As usual, a Hex trade has an assortment of stories and artists. Here are some of them:
“The Brief Life of Billy Dynamite” (art by Vicente Alcazar): A kid gets really mad when his father gets killed in his own bar. Little Billy takes over the family business, but trouble never really goes too far. Billy likes to get pretty aggressive with people who try to take advantage of him. Who would think that it would be easy to be a preteen bar owner though? Some jerks kill Billy in retaliation, but Jonah finally gets to the end of it all. All it takes is strapping a few men to trees upside down. Oh, and they also have dynamite connecting them all. The bounty hunter pushes the release and boom! No more trouble from these guys. Jonah doesn’t even care that there is nothing left of the guys to claim as a bounty. For a guy who’s always thinking of money, this means that he was pretty pissed at these outlaws.

“First True Love” (art by C.P. Smith): Jonah Hex had a pretty rough upbringing. His father left him behind with a hostile group of Apaches. He promised he’d come back but he never did. So Jonah was a slave to the Indians and always had to prove himself to the tribe. He had no trouble making enemies. Maybe the only good thing about the entire time he was trapped with them was the one girl who liked him and talked to him. She was Jonah’s first love, and he still visits her grave decades later.
“Tall Tales” (art by the one, the only Jordi Bernet): Two kids exchange stories about the legendary Jonah Hex.
“I heard he once killed ten men with the same bullet,” says one kid. 
“That’s horse manure!” 
The first kid is right...all it takes is some friendly ricochet off a couple of rock walls to kill nine men. Then a falling boulder takes care of the tenth. The next night the two kids are lucky enough to witness a battle between Hex and a bunch of gunmen. 
Walking home as the sun rises, the two boys know that they’re going to have a really hard time talking themselves out of this one. 
“Pa is gonna skin us alive.”
“He sure is. But after what we saw tonight, it’ll be worth every minute.”
Sounds like Jonah Hex has a couple of new fans.
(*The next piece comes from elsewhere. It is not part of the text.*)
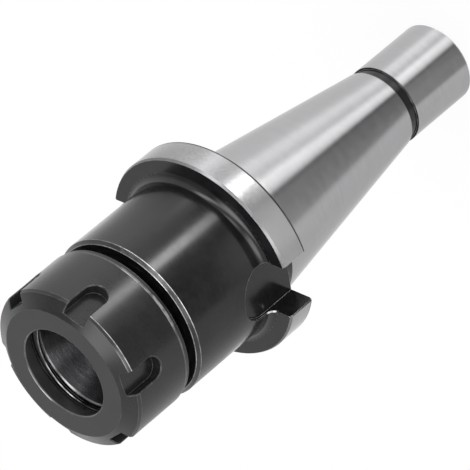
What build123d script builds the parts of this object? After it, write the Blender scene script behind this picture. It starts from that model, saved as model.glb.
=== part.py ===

“Every Bullet Tells A Story” (art by Giancarlo Caracuzzo): This story borrows a page from an old book of tricks in comics. I believe it was some Sgt. Rock story by Robert Kanigher that had an entire story narrated by one of the guy’s guns. Well, this story is narrated by a bullet. What is a bullet good for? Really only one thing usually. 
“I have one purpose. I have been cast for a singular destiny. To take life.”
Plenty of gunshots, blood, and death in this one.
“Blood Lies Bleeding” (art by Brian Stelfreeze): This was a good story, but really I’d like to share nothing more about it than the following exchange.
MAN WHO JUST WITNESSED THE MURDER OF A BUNCH OF PEOPLE: You and trouble are old friends. Ya just gunned down five lawmen.
JONAH HEX: Ah only killed three. This feller done the other two an’ he’s a wanted man, so that’ll be resolved betwixt him an’ the devil.
MAN: The devil? I think you are the devil.
HEX: Ah’m worse.
So that pretty much wraps up what’s going on in Tall Tales: the variety that everyone has come to know and love from the writing of Gray and Palmiotti and the top notch artwork from a whole bunch of different people. 


With DC’s New 52 underway, Jonah Hex has of course been cancelled. Its replacement is All-Star Western, keeping the same writers and featuring Jonah Hex in 1800s era Gotham City. After reading some solicitations I’m a little worried that it won’t be like the Jonah Hex series was. I bet that it will still be good, but I’m thinking that the series I’ve been hooked on for years is really coming to an end.